Baidu's Apollo Go β€” the world's largest robotaxi operator, with over 14 million rides across 16 Chinese cities by mid-2025 β€” offers a more operationally relevant comparison for Indian smart-city planners than Tesla's current Austin footprint. Apollo Go operates in environments with higher traffic density and complex interactions, under a regulatory model closer to what India would likely construct.

What to Watch

  • Cybercab commercial debut: Elluswamy confirmed deployment "soon" as of late May 2026. A confirmed Austin Cybercab ride would mark the first purpose-built driverless platform in commercial service. Watch for a Tesla press release β€” X posts from Musk do not constitute confirmed deployment.
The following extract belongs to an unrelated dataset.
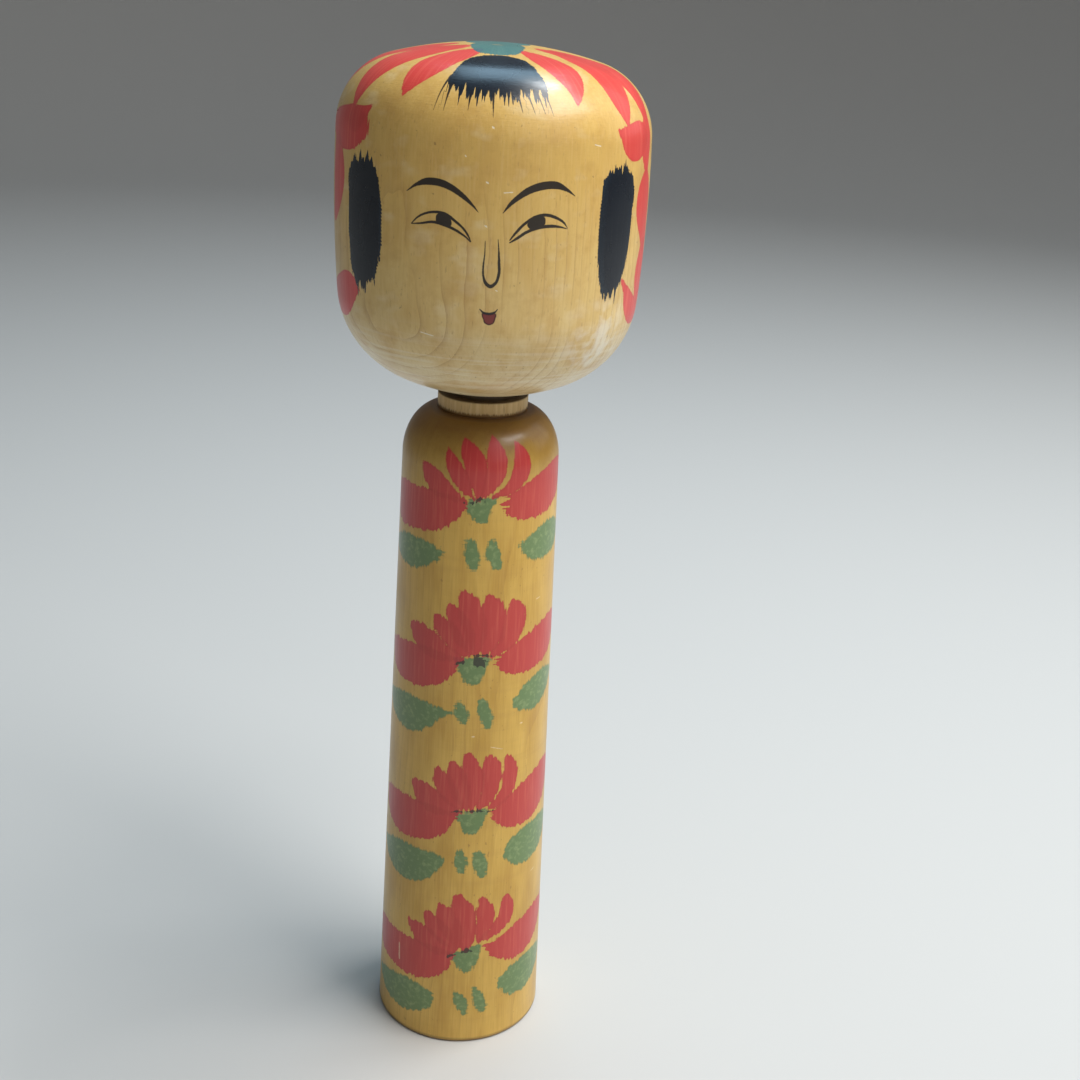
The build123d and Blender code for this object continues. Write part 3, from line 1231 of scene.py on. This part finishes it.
    LIP = Patch(((-1.7, 93.4), (-1.35, 94.9), (-0.3, 96.2), (1, 96.5), (2.3, 96.1), (3.1, 94.8),
                 (3.2, 93.3), (0.8, 93.6)))
    NICKS = (
        ((-0.6, 48.4, 0.25), (-0.2, 48.7, 0.25)), ((-9.2, 55.4, 0.2), (-8.8, 55.6, 0.2)),
        ((-1.8, 61.3, 0.3), (-1.4, 61.5, 0.3)),
        ((4, 63.6, 0.12), (7, 63.4, 0.12)), ((-1.7, 71.7, 0.28), (-1.3, 71.9, 0.28)),
        ((2.8, 87.5, 0.2), (3.2, 87.7, 0.2)),
        ((36, 52, 0.1), (39, 52.4, 0.1)), ((-24, 100, 0.12), (-19, 100.6, 0.12)),
    )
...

  • Fleet scaling rate: Tesla's Austin fleet has been roughly flat (35–44 vehicles) since late 2025 despite geofence expansion. Whether Cybercab production (targeting "hundreds per week") translates to fleet additions is the single most important operational variable.
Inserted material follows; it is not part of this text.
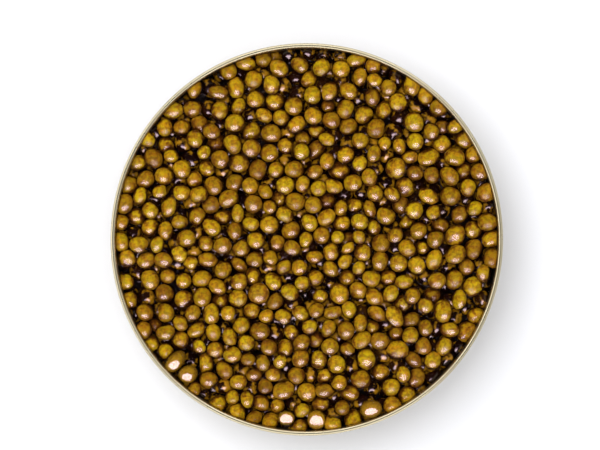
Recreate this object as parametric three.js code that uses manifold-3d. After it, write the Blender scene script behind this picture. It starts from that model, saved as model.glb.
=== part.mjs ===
// An open caviar tin, filled almost to its rolled rim with osetra roe.
// Lengths are in millimetres, +Z is up, and the origin is under the middle of the base.
import * as THREE from "three";
import { mergeVertices } from "three/addons/utils/BufferGeometryUtils.js";
import Module from "manifold-3d";

const wasm = await Module();
wasm.setup();

// The tin: a drawn cup of sheet metal with a rolled rim
const rimRadius = 33;
const rollRadius = 0.4;
const tinHeight = 18;
const sheet = 0.36;
const tinSides = 52;
const cornerSteps = 2;
const rollSteps = 5;
const mouthRadius = rimRadius - 2 * rollRadius;
const wallRadius = mouthRadius + sheet;

// Its wall carries a bead, where the lid's skirt stops
const beadHeight = 8.6;
const beadHalfWidth = 0.65;
const beadDepth = 0.4;

// Its base stands on a ring round a panel that is pressed up
const cornerRadius = 1.8;
const panelRise = 0.8;
const panelRadius = 26;
const ringInnerRadius = 27;
const ringOuterRadius = wallRadius - cornerRadius;

// The roe: eggs that float up to the lid's plane, and a bedding of eggs under them
const clearance = 0.4;
const roeRadius = mouthRadius - clearance;
const roeHeight = 17.7;
const bedDepth = 2.5;
const eggRadius = 1.53;
const eggRadiusSpread = 0.17;
const eggSpacing = 2.96;
const wallPress = 0.5;
const layerDrop = 2.3;
const layers = 3;
const deepestCeiling = 3.4;
const ceilingPower = 1.4;
const longestStretch = 0.16;
const packing = 1.1547;
const facetWidth = 1.08;
const shownDepth = 2.2;
const hiddenShare = 1.6;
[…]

  • NHTSA investigation outcome: The 17-incident dataset covers only July 2025 to March 2026. NHTSA has not announced formal enforcement action; ongoing investigations could affect the pace of unsupervised expansion.
  • California entry: Tesla's FSD v14 was described in company communications as targeting California unsupervised operations in Q2 2026. California's DMV requires a formal deployment permit, not self-certification. That process is public and trackable.
  • Waymo Austin expansion: Waymo filed for freeway coverage in Austin (currently restricted to surface streets) in April 2026, per Axios Austin reporting. Freeway approval would substantially expand Waymo's addressable market in the same city Tesla is building its reference deployment.
  • Texas permit renewal: Tesla's Texas Transportation Network Company permit runs until August 6, 2026. Renewal β€” or conditions attached to it β€” will signal the state's regulatory posture toward the service's expansion pace.